--- Available data ---
----
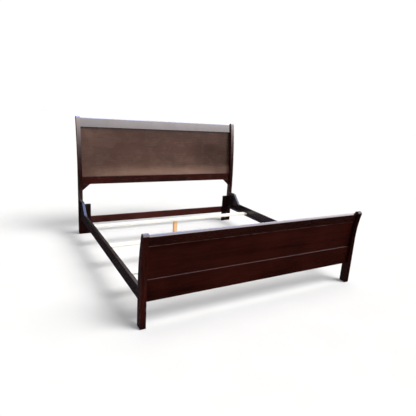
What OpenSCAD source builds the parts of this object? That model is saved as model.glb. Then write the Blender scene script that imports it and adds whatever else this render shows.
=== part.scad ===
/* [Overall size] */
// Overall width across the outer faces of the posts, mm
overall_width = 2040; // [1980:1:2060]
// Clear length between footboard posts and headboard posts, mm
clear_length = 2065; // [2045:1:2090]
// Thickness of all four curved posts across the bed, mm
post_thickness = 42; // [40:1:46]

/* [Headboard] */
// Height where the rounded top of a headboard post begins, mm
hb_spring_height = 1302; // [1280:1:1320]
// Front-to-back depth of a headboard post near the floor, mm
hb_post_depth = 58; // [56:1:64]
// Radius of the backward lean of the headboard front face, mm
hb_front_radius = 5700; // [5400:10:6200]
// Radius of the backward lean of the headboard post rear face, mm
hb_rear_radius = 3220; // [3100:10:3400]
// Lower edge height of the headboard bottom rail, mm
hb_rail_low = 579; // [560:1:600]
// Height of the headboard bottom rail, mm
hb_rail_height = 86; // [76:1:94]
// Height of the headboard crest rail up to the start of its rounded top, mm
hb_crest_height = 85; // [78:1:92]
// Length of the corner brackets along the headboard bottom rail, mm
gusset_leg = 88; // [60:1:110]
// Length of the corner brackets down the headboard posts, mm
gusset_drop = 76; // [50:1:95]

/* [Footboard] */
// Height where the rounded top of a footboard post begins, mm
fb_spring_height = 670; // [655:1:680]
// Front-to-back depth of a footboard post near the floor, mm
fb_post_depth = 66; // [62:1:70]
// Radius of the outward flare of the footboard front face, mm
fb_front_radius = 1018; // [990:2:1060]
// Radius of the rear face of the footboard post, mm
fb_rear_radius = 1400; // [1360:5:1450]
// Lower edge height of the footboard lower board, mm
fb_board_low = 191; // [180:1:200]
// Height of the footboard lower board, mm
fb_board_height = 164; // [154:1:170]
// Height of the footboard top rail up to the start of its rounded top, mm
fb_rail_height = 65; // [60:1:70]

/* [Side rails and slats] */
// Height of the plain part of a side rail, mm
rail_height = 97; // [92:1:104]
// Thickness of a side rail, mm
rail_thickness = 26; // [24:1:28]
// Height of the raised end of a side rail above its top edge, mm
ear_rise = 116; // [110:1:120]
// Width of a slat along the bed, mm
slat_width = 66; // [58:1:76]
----
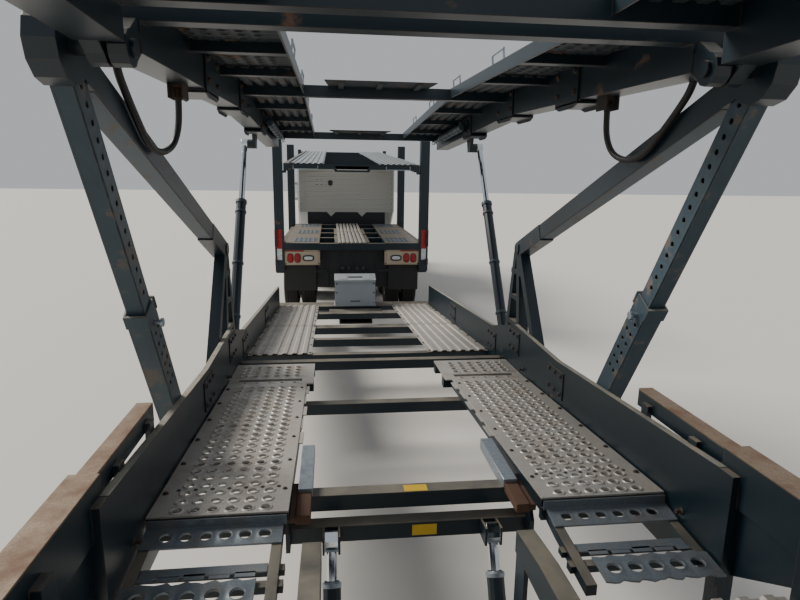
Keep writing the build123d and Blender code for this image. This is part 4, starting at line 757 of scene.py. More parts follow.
----
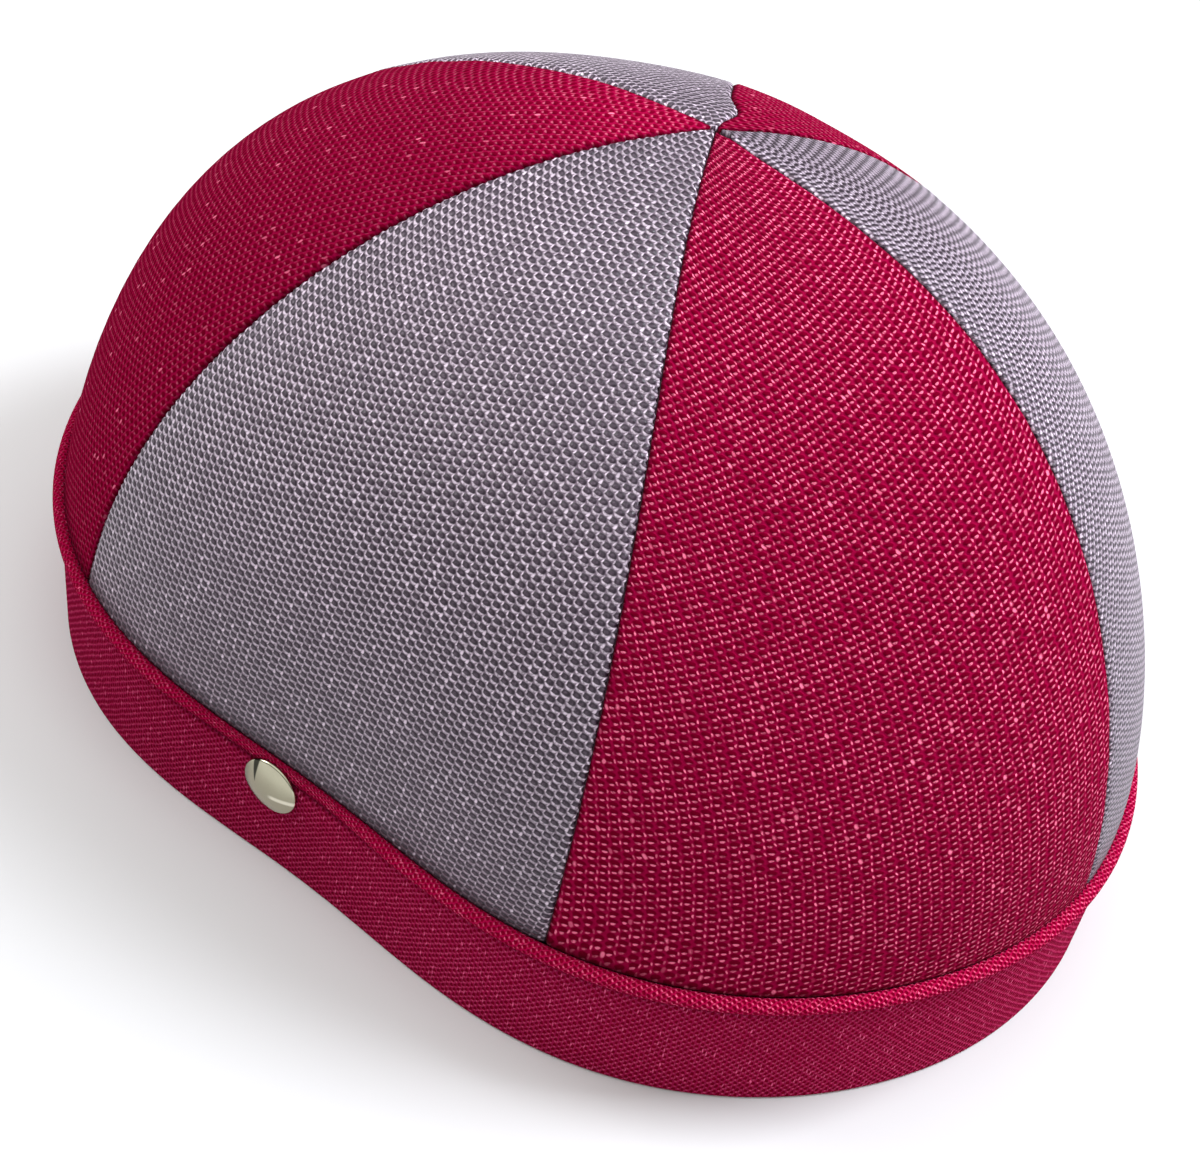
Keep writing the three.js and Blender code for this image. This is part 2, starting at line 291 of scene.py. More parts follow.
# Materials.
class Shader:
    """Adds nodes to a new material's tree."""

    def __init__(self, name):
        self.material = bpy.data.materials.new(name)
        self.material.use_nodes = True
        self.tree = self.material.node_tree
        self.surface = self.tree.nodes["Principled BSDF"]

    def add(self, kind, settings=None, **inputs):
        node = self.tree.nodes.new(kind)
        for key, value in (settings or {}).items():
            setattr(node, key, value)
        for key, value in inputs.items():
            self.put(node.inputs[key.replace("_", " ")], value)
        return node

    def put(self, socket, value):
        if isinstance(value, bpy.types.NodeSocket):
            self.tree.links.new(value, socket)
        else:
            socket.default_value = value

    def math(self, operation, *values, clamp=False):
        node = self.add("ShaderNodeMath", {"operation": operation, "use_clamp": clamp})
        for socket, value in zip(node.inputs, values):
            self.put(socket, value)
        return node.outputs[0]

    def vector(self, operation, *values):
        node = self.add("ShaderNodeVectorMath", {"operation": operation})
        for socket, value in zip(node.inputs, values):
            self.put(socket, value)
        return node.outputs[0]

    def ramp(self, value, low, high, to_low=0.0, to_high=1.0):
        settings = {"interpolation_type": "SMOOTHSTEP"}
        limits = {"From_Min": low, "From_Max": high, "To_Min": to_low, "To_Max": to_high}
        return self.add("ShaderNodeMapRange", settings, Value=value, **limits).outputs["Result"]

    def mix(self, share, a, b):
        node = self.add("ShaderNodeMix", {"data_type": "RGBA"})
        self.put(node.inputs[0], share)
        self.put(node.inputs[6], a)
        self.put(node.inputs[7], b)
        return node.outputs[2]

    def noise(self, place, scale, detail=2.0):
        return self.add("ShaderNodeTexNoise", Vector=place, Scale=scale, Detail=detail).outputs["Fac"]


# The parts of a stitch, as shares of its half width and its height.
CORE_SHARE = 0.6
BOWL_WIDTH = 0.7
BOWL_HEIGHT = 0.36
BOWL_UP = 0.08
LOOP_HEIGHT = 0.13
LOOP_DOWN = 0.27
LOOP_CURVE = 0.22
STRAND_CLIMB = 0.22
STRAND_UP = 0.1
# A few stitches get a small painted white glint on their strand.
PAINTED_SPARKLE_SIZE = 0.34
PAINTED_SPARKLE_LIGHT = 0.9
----
--- What the task asks ---
This exercise asks for the lines from the line with "Keep writing the three.js" to the line with "a new material's", both lines included, set down exactly and with nothing else.

--- Complete output ---
Keep writing the three.js and Blender code for this image. This is part 2, starting at line 291 of scene.py. More parts follow.
# Materials.
class Shader:
    """Adds nodes to a new material's tree."""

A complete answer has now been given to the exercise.